A Non-Destructive Microwave Approach for the Detection of Multiple Defects in Industrial Products

The non-destructive inspection is a key-problem in many industrial processes since the detection of defects or cracks in the products is mandatory. Many tomographic approaches that have been proposed are based on the use of interrogating microwaves and their effectiveness in inspecting dielectric or conductive materials has been demonstrated. In general, a NDT/NDE problem solved through an inverse scattering technique is still ill-conditioned and non-linear. However, unlike standard microwave imaging problems where a complete image of the unknown investigation domain is required, a lot of a-priori information on the scenario under test (the industrial product) is available.
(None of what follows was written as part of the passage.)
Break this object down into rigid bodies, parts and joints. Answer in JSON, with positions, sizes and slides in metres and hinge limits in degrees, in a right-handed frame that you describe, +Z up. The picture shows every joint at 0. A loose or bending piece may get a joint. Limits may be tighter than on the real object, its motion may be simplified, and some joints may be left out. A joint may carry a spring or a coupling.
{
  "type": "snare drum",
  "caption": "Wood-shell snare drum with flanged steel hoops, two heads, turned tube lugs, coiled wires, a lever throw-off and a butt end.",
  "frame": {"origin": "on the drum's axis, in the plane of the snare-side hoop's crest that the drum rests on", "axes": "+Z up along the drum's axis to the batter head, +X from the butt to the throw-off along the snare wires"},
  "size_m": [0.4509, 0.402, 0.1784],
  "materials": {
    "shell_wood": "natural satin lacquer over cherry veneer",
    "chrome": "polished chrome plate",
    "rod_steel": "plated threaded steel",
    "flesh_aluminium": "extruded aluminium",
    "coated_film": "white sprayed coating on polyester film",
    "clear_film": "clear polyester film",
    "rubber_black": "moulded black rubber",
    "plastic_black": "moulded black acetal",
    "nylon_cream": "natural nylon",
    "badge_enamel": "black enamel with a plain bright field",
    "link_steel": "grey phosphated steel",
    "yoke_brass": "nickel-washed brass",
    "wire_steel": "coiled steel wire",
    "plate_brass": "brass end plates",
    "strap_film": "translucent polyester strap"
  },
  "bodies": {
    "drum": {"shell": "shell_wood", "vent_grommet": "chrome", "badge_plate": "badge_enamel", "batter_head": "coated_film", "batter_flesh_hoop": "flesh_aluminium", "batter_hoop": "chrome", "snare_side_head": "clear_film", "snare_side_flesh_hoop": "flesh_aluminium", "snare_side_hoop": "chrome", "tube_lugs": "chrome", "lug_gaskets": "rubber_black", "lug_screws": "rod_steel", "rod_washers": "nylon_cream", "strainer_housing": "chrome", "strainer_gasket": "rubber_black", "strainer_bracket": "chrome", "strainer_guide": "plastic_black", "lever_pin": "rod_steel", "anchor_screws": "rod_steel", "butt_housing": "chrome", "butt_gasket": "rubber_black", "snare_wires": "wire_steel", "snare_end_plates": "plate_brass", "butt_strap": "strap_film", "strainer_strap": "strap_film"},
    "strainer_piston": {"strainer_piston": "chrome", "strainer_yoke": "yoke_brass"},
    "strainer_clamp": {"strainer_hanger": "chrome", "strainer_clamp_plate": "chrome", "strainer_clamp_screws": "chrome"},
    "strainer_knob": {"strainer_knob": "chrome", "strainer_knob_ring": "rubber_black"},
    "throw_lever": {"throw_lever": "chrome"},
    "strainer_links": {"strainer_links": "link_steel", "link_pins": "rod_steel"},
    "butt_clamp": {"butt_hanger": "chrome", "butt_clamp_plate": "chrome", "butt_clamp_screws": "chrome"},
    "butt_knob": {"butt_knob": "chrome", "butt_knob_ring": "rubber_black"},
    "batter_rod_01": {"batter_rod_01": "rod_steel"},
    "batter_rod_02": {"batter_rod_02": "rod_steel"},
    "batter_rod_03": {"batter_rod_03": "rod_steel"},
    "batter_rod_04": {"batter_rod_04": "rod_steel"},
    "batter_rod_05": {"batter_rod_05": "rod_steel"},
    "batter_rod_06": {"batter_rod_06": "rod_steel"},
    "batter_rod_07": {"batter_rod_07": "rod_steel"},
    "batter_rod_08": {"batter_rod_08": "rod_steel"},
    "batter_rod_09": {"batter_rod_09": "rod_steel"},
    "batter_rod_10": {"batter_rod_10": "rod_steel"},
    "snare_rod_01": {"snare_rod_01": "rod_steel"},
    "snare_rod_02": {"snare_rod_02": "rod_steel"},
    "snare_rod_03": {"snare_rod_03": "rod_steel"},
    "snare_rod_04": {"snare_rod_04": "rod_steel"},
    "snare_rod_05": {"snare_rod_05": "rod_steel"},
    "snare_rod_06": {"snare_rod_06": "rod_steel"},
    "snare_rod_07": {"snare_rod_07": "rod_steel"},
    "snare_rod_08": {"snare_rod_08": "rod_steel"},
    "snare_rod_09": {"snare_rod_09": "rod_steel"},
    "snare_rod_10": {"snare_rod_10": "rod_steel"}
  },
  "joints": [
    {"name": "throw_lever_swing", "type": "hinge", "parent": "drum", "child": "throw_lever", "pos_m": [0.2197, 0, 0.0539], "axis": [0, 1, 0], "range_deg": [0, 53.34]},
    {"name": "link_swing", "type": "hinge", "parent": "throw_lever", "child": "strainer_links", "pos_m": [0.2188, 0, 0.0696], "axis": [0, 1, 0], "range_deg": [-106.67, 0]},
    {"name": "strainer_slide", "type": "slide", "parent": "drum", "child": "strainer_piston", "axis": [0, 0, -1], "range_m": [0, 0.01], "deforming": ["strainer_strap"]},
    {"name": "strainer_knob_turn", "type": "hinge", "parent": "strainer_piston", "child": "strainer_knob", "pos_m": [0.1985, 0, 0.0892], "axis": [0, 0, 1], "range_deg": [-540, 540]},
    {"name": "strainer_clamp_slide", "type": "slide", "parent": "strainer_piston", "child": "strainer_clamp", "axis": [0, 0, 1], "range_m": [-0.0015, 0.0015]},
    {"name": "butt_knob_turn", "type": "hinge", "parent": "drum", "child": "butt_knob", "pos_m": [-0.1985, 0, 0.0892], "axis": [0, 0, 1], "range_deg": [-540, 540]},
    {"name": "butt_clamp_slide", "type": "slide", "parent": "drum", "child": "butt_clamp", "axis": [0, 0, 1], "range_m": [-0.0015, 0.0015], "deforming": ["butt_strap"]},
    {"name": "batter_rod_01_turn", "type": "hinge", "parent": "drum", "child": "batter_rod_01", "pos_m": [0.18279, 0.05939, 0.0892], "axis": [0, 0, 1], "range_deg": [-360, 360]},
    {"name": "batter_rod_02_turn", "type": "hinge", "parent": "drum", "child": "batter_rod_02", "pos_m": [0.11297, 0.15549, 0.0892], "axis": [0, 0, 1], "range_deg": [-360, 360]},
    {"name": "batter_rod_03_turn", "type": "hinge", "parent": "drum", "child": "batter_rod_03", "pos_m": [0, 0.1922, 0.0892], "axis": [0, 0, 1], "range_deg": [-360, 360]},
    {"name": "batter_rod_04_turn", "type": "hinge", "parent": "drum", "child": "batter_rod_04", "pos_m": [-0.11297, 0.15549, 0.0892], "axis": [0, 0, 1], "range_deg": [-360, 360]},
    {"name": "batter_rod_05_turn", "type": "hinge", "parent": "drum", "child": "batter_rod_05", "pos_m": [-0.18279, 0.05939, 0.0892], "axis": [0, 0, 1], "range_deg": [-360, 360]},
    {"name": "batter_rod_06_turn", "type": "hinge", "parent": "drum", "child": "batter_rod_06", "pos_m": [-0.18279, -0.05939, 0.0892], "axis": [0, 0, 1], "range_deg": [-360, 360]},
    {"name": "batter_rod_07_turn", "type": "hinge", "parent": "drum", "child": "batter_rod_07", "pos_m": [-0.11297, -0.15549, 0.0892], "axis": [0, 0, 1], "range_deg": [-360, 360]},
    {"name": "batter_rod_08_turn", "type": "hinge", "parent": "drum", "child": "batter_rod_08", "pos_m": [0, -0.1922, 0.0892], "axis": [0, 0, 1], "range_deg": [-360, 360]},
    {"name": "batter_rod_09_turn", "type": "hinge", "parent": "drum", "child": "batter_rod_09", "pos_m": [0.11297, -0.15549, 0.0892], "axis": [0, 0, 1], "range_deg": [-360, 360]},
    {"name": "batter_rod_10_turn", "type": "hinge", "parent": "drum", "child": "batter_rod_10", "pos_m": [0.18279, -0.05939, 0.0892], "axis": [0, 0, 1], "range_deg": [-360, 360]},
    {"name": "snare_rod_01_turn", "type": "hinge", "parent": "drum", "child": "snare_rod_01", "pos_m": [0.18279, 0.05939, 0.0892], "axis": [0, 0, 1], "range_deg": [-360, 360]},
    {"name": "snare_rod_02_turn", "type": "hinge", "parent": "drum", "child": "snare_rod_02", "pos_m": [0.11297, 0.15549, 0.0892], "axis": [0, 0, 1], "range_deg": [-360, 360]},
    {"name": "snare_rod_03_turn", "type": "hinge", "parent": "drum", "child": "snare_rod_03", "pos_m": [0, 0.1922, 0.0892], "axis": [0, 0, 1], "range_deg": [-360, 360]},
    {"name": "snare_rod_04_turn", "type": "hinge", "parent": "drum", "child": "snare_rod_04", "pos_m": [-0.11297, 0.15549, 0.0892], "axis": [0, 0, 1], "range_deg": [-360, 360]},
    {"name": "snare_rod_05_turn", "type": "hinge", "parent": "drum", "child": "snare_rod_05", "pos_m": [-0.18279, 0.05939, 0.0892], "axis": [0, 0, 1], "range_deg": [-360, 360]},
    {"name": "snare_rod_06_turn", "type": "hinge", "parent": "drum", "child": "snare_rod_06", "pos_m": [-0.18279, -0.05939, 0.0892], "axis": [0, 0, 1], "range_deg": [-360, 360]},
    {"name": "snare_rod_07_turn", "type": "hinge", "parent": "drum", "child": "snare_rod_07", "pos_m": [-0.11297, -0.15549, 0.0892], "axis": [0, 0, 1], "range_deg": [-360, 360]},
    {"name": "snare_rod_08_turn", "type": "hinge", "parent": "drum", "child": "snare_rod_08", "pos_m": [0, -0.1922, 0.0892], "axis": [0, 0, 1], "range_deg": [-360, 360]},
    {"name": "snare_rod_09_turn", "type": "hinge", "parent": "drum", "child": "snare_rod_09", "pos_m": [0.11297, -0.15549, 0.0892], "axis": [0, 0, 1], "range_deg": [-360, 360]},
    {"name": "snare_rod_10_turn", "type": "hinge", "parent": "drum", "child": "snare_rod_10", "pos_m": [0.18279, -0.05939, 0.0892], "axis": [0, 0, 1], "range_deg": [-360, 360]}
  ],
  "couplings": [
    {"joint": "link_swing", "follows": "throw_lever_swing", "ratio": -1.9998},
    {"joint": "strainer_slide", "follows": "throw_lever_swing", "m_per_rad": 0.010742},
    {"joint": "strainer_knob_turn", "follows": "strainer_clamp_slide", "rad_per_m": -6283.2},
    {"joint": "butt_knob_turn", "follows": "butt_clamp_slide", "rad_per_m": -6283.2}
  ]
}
In this framework, Caorsi et al. proposed an optimization technique (FGA) [1], where a reduction of the number of problem unknowns was achieved by exploiting such an a-priori information about the inspected geometry. As a matter of fact, a non-destructive inspection is aimed at detecting an unknown defect inside a known unperturbed host medium lying on a known background. Starting from this assumption, the a-priori information on the unperturbed structure was exploited by means of a suitable Genetic Algorithm (GA). As a consequence, the inverse scattering problem in hand was significantly simplified since the unknowns was reduced to an array of geometric parameters of the defect: the position of the defect, its size and orientation, and its electromagnetic properties.